Conflict in Decision

Decisions and timing

Don't press the quarrel — halt halfway; delay the big move.

Context
Decision

Use this interpretation when you are weighing whether to act, wait, leave, commit, or continue.

Direct answer

Hexagram 6 for a decision means you're in contention, and the timing counsel is restraint. Even when your cause is sincere, don't press the quarrel to its end — stop halfway. Seek a fair, impartial arbiter rather than victory, and don't launch any large undertaking now. A house at war with itself can't cross the great water.

If you're deciding whether to act

The two natures of this hexagram move in opposite directions — heaven up, water down — and that's your situation: forces that can't currently meet. So the answer to "should I act?" is no, not on the big front, and not by forcing the disagreement to a conclusion. The Judgment is blunt that pressing a quarrel to its end brings misfortune even when you're right. The move it does bless is to see the great man — to bring the matter before someone genuinely impartial (line 5), which isn't weakness but the deepest confidence that a right cause will be upheld more fully than your own advocacy could manage. Weigh the beginning carefully in anything you do commit to; most conflict is prevented there, in clear agreements, long before it must be survived. And if the fight is really with fate rather than a person, line 4's counsel is to turn back, accept your lot, and find peace in steadfastness.

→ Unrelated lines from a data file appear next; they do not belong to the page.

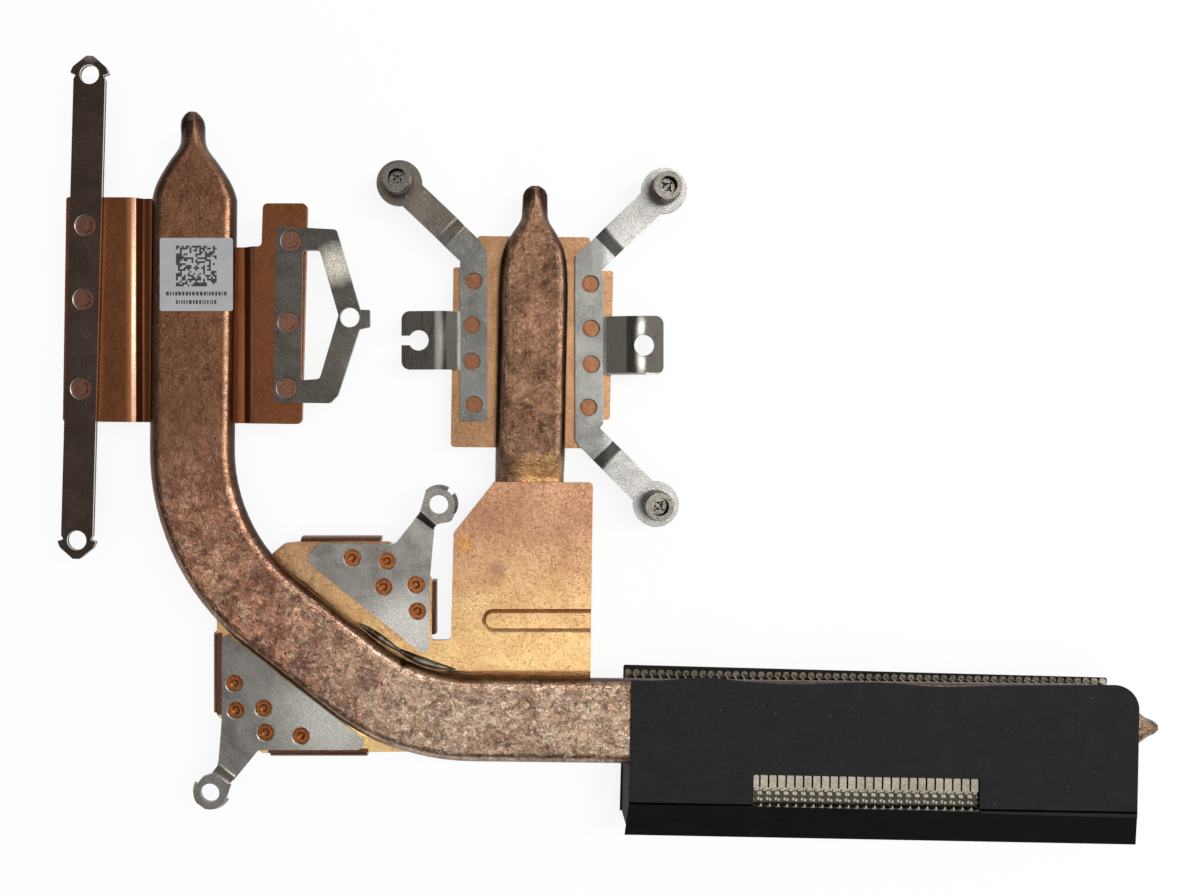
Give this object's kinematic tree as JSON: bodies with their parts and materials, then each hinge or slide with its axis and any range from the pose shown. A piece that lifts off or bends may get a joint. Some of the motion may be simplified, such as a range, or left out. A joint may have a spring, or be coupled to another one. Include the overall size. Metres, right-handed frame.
{
  "type": "laptop cooling heatsink",
  "caption": "Flat laptop heatsink: flattened heat pipes join copper plates, sprung steel brackets and captive screws to a taped stack of thin fins.",
  "frame": {"origin": "middle of the whole part's underside", "axes": "+X along the fin stack, +Y from the fins towards the pipes' closed ends, +Z towards the side that carries the screws"},
  "size_m": [0.1576, 0.113, 0.0078],
  "materials": {
    "pipe_copper": "oxidised satin",
    "short_pipe_copper": "oxidised satin",
    "left_copper": "satin",
    "plate_copper": "satin",
    "fin_copper": "tinned, satin",
    "strip_steel": "satin",
    "bracket_steel": "satin",
    "housing_steel": "bright",
    "screw_steel": "dark",
    "black_tape": "matte",
    "black_strip": "matte",
    "label_film": "matte"
  },
  "bodies": {
    "heatsink": {"main_heat_pipe": "pipe_copper", "short_heat_pipe": "short_pipe_copper", "left_plate": "left_copper", "middle_plate": "left_copper", "base_plate": "plate_copper", "left_strip": "strip_steel", "loop_bracket": "bracket_steel", "left_arm_bracket": "bracket_steel", "right_arm_bracket": "bracket_steel", "upper_corner_spring": "bracket_steel", "lower_corner_spring": "bracket_steel", "fin_stack": "fin_copper", "bottom_film": "black_tape", "top_tape": "black_tape", "front_strip": "black_strip", "label": "label_film", "screw_housing_1": "housing_steel", "screw_housing_2": "housing_steel", "screw_housing_3": "housing_steel"},
    "screw_1": {"captive_screw_1": "screw_steel"},
    "screw_2": {"captive_screw_2": "screw_steel"},
    "screw_3": {"captive_screw_3": "screw_steel"}
  },
  "joints": [
    {"name": "screw_1_turn", "type": "hinge", "parent": "heatsink", "child": "screw_1", "pos_m": [-0.03004, 0.03863, 0.0034], "axis": [0, 0, 1], "continuous": true},
    {"name": "screw_2_turn", "type": "hinge", "parent": "heatsink", "child": "screw_2", "pos_m": [0.0083, 0.03753, 0.0034], "axis": [0, 0, 1], "continuous": true},
    {"name": "screw_3_turn", "type": "hinge", "parent": "heatsink", "child": "screw_3", "pos_m": [0.00711, -0.00787, 0.0034], "axis": [0, 0, 1], "continuous": true}
  ]
}
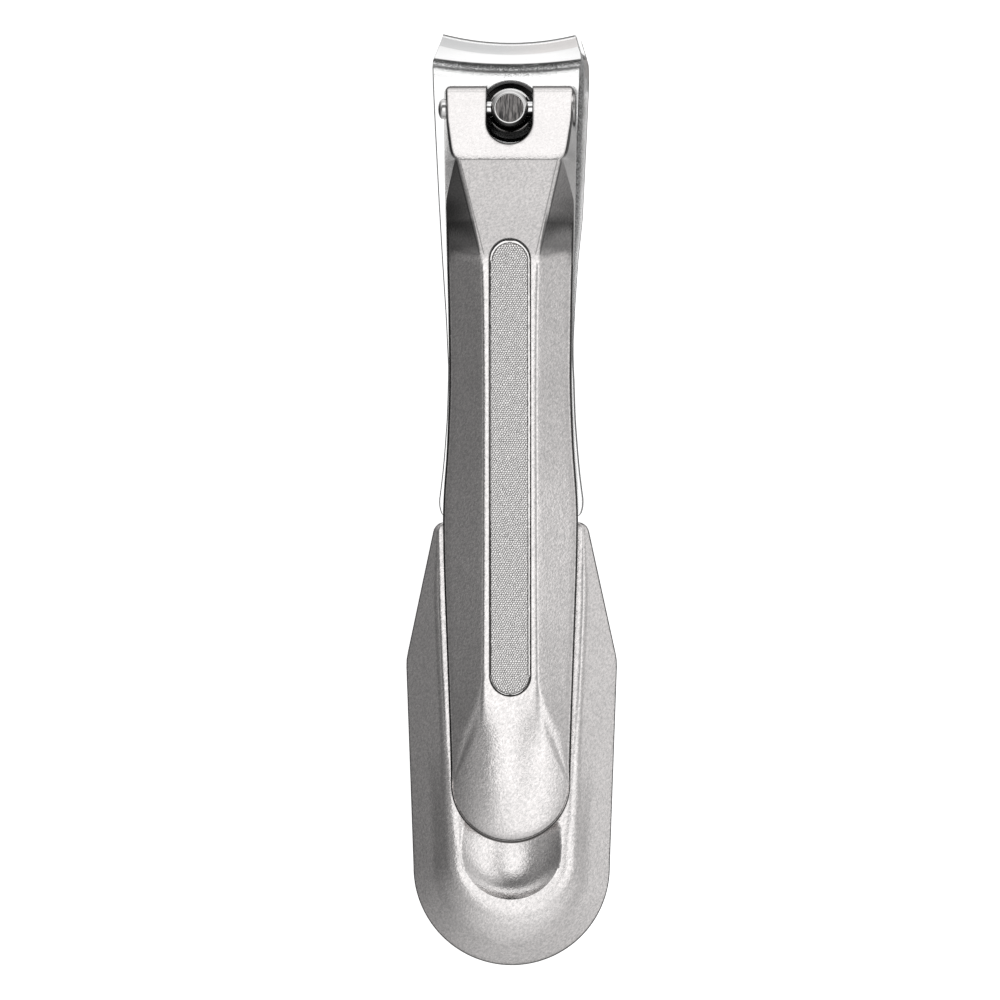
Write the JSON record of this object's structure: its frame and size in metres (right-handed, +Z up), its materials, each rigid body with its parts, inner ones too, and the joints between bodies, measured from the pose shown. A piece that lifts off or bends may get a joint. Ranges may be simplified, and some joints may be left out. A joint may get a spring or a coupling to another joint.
{
  "type": "nail clipper",
  "caption": "Nail clipper with curved jaws, folding cast lever on a swivelling post, let-in nail file and a wide cast grip with a finger scoop.",
  "frame": {"origin": "on the surface the clipper lies on, under the middle of its length and width", "axes": "+Y from the grip to the jaws, +Z up from the base to the lever, +X to the right seen from above with the jaws away"},
  "size_m": [0.0204, 0.09, 0.019],
  "materials": {
    "satin_zinc": "satin",
    "blade_steel": "polished",
    "post_steel": "satin",
    "pin_steel": "polished",
    "file_steel": "matte"
  },
  "bodies": {
    "grip": {"grip_top": "satin_zinc", "grip_bottom": "satin_zinc", "tang_pin_front": "pin_steel", "tang_pin_rear": "pin_steel", "grip_screw_left": "pin_steel", "grip_screw_right": "pin_steel", "grip_screw_rear": "pin_steel"},
    "lower_jaw": {"lower_blade": "blade_steel"},
    "upper_jaw": {"upper_blade": "blade_steel"},
    "post": {"pivot_post": "post_steel"},
    "lever": {"lever": "satin_zinc", "cross_pin": "pin_steel", "nail_file_plate": "file_steel"}
  },
  "joints": [
    {"name": "lower_jaw_close", "type": "hinge", "parent": "grip", "child": "lower_jaw", "pos_m": [0, -0.006, 0.00585], "axis": [1, 0, 0], "range_deg": [0, 1.3], "stiffness_Nm_per_rad": 12},
    {"name": "upper_jaw_close", "type": "hinge", "parent": "grip", "child": "upper_jaw", "pos_m": [0, -0.006, 0.00585], "axis": [-1, 0, 0], "range_deg": [0, 1.3], "stiffness_Nm_per_rad": 12},
    {"name": "post_turn", "type": "hinge", "parent": "lower_jaw", "child": "post", "pos_m": [0, 0.0373, 0.0007], "axis": [0, 0, 1], "continuous": true},
    {"name": "lever_lift", "type": "hinge", "parent": "post", "child": "lever", "pos_m": [0, 0.0373, 0.01395], "axis": [-1, 0, 0], "range_deg": [0, 150]}
  ],
  "couplings": [
    {"joint": "upper_jaw_close", "follows": "lower_jaw_close", "ratio": 1}
  ]
}
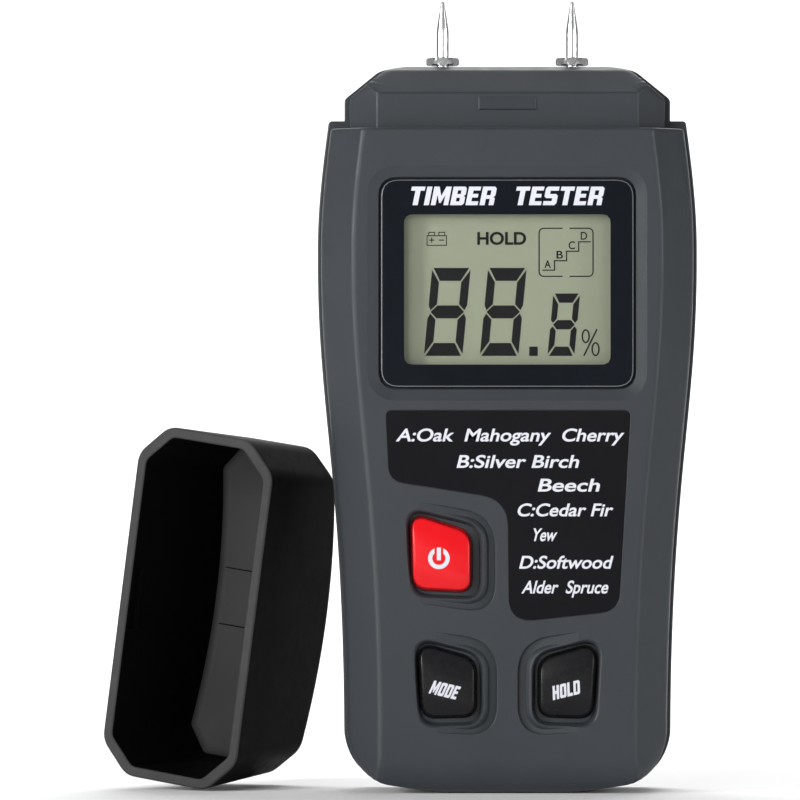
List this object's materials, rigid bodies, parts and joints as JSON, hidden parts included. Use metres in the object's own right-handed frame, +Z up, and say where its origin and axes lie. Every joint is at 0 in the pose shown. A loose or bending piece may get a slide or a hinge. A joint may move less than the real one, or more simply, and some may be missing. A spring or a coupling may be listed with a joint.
{
  "type": "moisture meter",
  "caption": "Handheld two-pin wood moisture meter with waisted grey case, display, slanted keys, steel pins and a loose protective cap leaning beside it.",
  "frame": {"origin": "middle of the flat land under the foot of the meter", "axes": "+Z up along the two pins, the display and keys face -Y, +X is to the right of a viewer who faces the display"},
  "size_m": [0.1069, 0.0475, 0.1415],
  "materials": {
    "case_slate": "fine spark-eroded texture, satin",
    "cap_black": "fine texture, satin",
    "lens_black": "polished, clear window in the middle",
    "label_black": "printed film, satin",
    "lcd_glass": "reflective LCD, olive grey",
    "lcd_ink": "LCD segment, black",
    "white_print": "screen print, white",
    "key_red": "moulded, gloss",
    "key_black": "moulded, semi-gloss",
    "ivory_plastic": "moulded, natural",
    "grey_rubber": "layered silicone",
    "black_component": "moulded epoxy",
    "board_green": "solder mask, semi-gloss",
    "bright_metal": "bright nickel plate",
    "brass": "turned",
    "steel": "zinc plate",
    "cell_wrap": "printed wrap, semi-gloss"
  },
  "bodies": {
    "meter": {"front_shell": "case_slate", "back_shell": "case_slate", "display_lens": "lens_black", "wood_group_label": "label_black", "lcd_glass": "lcd_glass", "lcd_frame": "ivory_plastic", "lcd_connector": "grey_rubber", "power_switch": "black_component", "mode_switch": "black_component", "hold_switch": "black_component", "main_board": "board_green", "controller_chip": "black_component", "supply_capacitor": "black_component", "electrode_block": "ivory_plastic", "pin_left": "bright_metal", "pin_nut_left": "bright_metal", "pin_socket_left": "brass", "pin_lead_left": "brass", "pin_right": "bright_metal", "pin_nut_right": "bright_metal", "pin_socket_right": "brass", "pin_lead_right": "brass", "cell_1": "cell_wrap", "cell_2": "cell_wrap", "cell_3": "cell_wrap", "battery_spring_1": "steel", "battery_spring_2": "steel", "battery_spring_3": "steel", "contact_negative": "steel", "contact_bridge_low": "steel", "contact_bridge_high": "steel", "contact_positive": "steel", "case_screw_1": "steel", "case_screw_2": "steel", "case_screw_3": "steel", "case_screw_4": "steel", "board_screw_1": "steel", "board_screw_2": "steel", "board_screw_3": "steel", "board_screw_4": "steel"},
    "power_key": {"power_button": "key_red", "power_plunger": "ivory_plastic"},
    "mode_key": {"mode_button": "key_black", "mode_plunger": "ivory_plastic"},
    "hold_key": {"hold_button": "key_black", "hold_plunger": "ivory_plastic"},
    "battery_cover": {"battery_door": "case_slate"},
    "cap": {"protective_cap": "cap_black"}
  },
  "joints": [
    {"name": "power_press", "type": "slide", "parent": "meter", "child": "power_key", "axis": [0, 1, 0], "range_m": [0, 0.0006], "stiffness_N_per_m": 2000},
    {"name": "mode_press", "type": "slide", "parent": "meter", "child": "mode_key", "axis": [0, 1, 0], "range_m": [0, 0.0006], "stiffness_N_per_m": 2000},
    {"name": "hold_press", "type": "slide", "parent": "meter", "child": "hold_key", "axis": [0, 1, 0], "range_m": [0, 0.0006], "stiffness_N_per_m": 2000},
    {"name": "battery_door_swing", "type": "hinge", "parent": "meter", "child": "battery_cover", "pos_m": [0, 0.014, 0.0182], "axis": [-1, 0, 0], "range_deg": [0, 100]},
    {"name": "cap_lift", "type": "slide", "parent": "meter", "child": "cap", "axis": [-0.352, 0, 0.936], "range_m": [0, 0.15]}
  ]
}
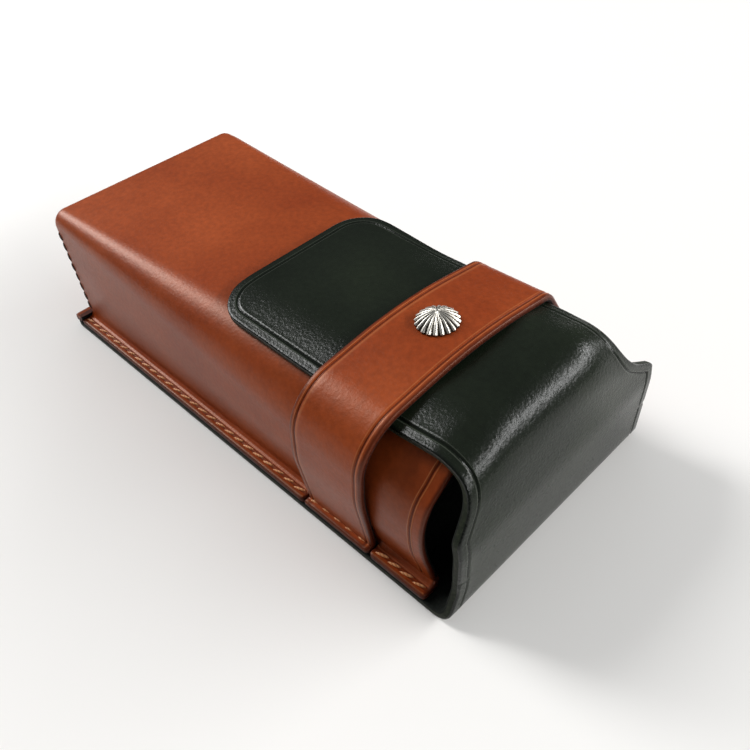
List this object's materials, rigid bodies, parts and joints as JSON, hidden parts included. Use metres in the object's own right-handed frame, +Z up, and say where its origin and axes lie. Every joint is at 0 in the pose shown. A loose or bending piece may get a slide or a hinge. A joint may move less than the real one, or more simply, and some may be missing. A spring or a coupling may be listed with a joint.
{
  "type": "leather glasses case",
  "caption": "Box-shaped hand-stitched leather case for glasses: brown shell on a green back whose flap folds over the mouth and tucks its tongue under a fixed strap with a fluted concho.",
  "frame": {"origin": "centre of the bounding box on the surface that the case stands on", "axes": "+X along the case from its closed end to its mouth and flap, +Y towards the back side wall, +Z up"},
  "size_m": [0.184, 0.0851, 0.0576],
  "materials": {
    "saddle_leather": "smooth vegetable-tanned, rust brown, semi-gloss",
    "green_leather": "smooth vegetable-tanned, very dark green, semi-gloss",
    "divider_leather": "thin dark leather, matt",
    "waxed_thread": "waxed linen thread, light orange tan",
    "dark_thread": "waxed linen thread, dark brown",
    "silver": "polished silver with darker recesses"
  },
  "bodies": {
    "case": {"body_shell": "saddle_leather", "back_panel": "green_leather", "flap_bottom_bend": "green_leather", "compartment_divider": "divider_leather", "strap": "saddle_leather", "concho_cap": "silver", "concho_screw": "silver", "seam_thread_front": "waxed_thread", "seam_thread_back": "waxed_thread", "seam_thread_end": "waxed_thread", "corner_thread_front": "dark_thread", "corner_thread_back": "dark_thread", "strap_thread_front": "waxed_thread", "strap_thread_back": "waxed_thread"},
    "flap_end": {"flap_end_panel": "green_leather"},
    "flap_tongue_body": {"flap_tongue": "green_leather"}
  },
  "joints": [
    {"name": "flap_opening", "type": "hinge", "parent": "case", "child": "flap_end", "pos_m": [0.08818, 0, 0.00378], "axis": [0, 1, 0], "range_deg": [0, 90], "deforming": ["flap_bottom_bend", "flap_tongue"]},
    {"name": "tongue_unfolding", "type": "hinge", "parent": "flap_end", "child": "flap_tongue_body", "pos_m": [0.08689, 0, 0.04824], "axis": [0, 1, 0], "range_deg": [0, 90], "deforming": ["flap_tongue"]}
  ]
}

If you're waiting or stuck

Much of this hexagram's conflict is inner — the ego's demand to be right, to be understood, to have the other side admit fault. If you're stuck, notice whether you're really waiting or just ruminating, replaying the argument on a loop. Line 6 shows where that ends: the prize won by contention is snatched back three times before morning, the settlement reopens, the mind returns and returns. The way out isn't to win harder; it's to disengage from the question entirely. The characteristic mistake here is demanding to know why now — insisting the ambiguity resolve on your schedule. Often the wisest move is to leave everything unresolved and let perspective return from that detachment. Put the quarrel down, and the stall usually clears on its own.

Watch out for

The timing shadow is the pull to force resolution — righteousness hardening into vindictiveness, the endless mental rerun, the pressure applied to make the other side yield. Every one of these prolongs the war, and victory taken by contention is no victory: what's won that way gets attacked again and again. Line 3 warns even the vindicated against pushing for credit — the ego's grab for recognition mid-conflict only invites the next attack. Nourish yourself on what you've already made your own, and let the rest go.

Decision lines

The six lines as a timing map

Reflection

Am I seeking resolution, or just needing to be proven right?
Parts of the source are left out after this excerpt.